Honest head-to-head from real owner consensus
It's close — Honda Pilot (7.9) and Toyota Grand Highlander (8.0) score nearly the same. Pick on the trade-offs that matter to you.
Dimension by dimension
 Honda PilotToyota Grand Highlander
Reliability & Durability 8.0 8.0
User Sentiment 8.1 8.6
Complaint Severity 7.7 7.0
Consensus Strength 5.5 5.0
Value for Money 5.1 5.9
Owner Advocacy 8.6 8.3
Honda Pilot

Here's what you're actually buying: a spacious, dependable family hauler with a third row that fits humans, a removable middle seat that's genuinely clever, and a proven V6 that'll run to 200,000 miles without drama.
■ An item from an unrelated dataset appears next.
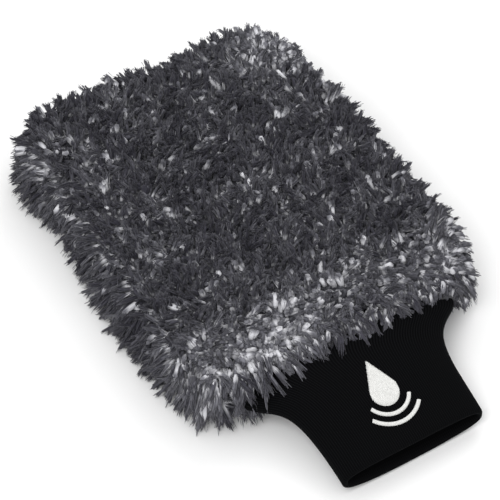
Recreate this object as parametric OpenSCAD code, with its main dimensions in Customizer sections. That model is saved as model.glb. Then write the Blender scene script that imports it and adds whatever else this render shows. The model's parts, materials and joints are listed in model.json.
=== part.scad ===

The tradeoff is fuel economy, no hybrid option means high-teens MPG while Toyota sells Highlander Hybrids as fast as they can build them, and at $4/gallon that's real money over ownership. Interior materials on lower trims feel a step behind the CX-90 and Grand Highlander, and the styling won't turn heads. Buy it if you need maximum space and proven reliability and don't mind feeding the tank. Skip it if fuel economy or luxury feel matter more, the Grand Highlander Hybrid and CX-90 both answer those needs better.

Toyota Grand Highlander

The Grand Highlander is Toyota's answer to families who need genuine three-row space without the fuel bill, the standard hybrid delivers 34+ MPG in real-world driving and a third row adults can actually sit in. The gas tank won't fill past 12 gallons on many units (there's a TSB, but dealers often charge $400+ for the fix once the warranty expires), and infotainment freezes are common enough to plan around. Buy the standard hybrid if you need the space and efficiency and can live with those quirks; skip the Hybrid Max unless you're towing, and avoid the 2026 model year entirely until the early check-engine-light problems get sorted.